Do Utility Account Managers need to understand tariffs and regulatory filings?
Yes, and this is what separates average performers from strong ones. A Utility Account Manager who can walk a customer through the components of a demand charge — and explain why shifting load 30 minutes earlier reduces the billing demand — provides real value. Rate schedule literacy, including understanding FERC and state PUC tariff structures, is expected at the senior level and developed on the job at the associate level.
Is this a sales role or a relationship management role?
Both, and utilities define it differently. At investor-owned utilities, the role is primarily retention and program enrollment — growing program participation and preventing large customers from seeking alternative suppliers or distributed generation alternatives. At competitive energy service companies and retail energy providers, quota-based new business acquisition is a larger component, and compensation is more commission-weighted.
How is AI and automation changing the Utility Account Manager role?
AI-driven load analytics platforms are giving account managers access to interval usage data and anomaly detection that previously required an engineer or a separate energy analyst to run. This accelerates account reviews and enables managers to spot energy efficiency or demand response opportunities before customers ask. The relationship and consultative judgment components of the role are not automating — they are expanding in scope as the data layer becomes richer.

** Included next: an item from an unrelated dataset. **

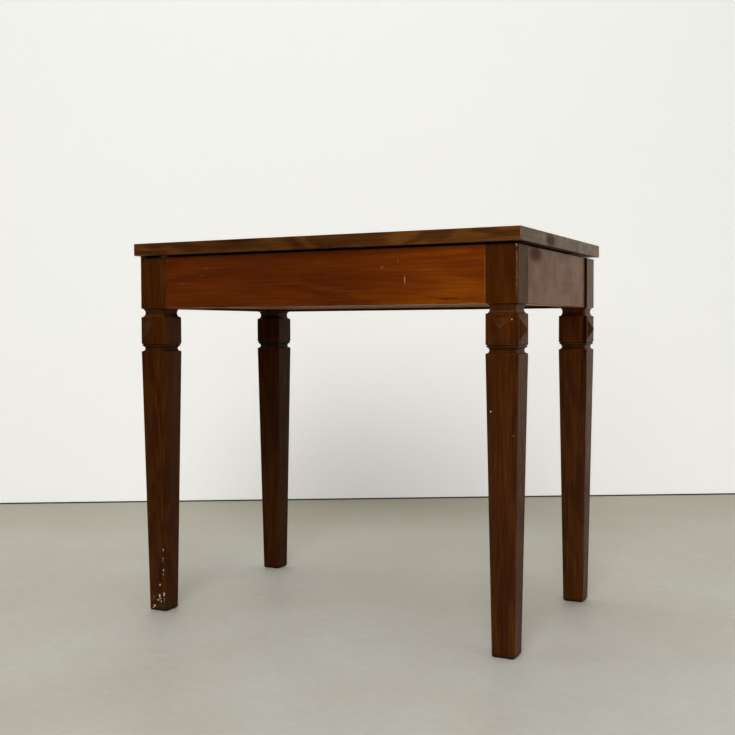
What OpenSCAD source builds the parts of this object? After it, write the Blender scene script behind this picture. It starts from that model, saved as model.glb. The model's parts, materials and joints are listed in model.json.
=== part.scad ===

What is the career path for a Utility Account Manager?
The typical path runs from Associate Account Manager or Customer Service Representative to Account Manager, then Senior Account Manager or Key Accounts Manager, and ultimately to Regional Director of Customer Solutions, VP of Customer Experience, or business development leadership. Some managers move laterally into regulatory affairs, rate design, or energy consulting firms after building tariff expertise.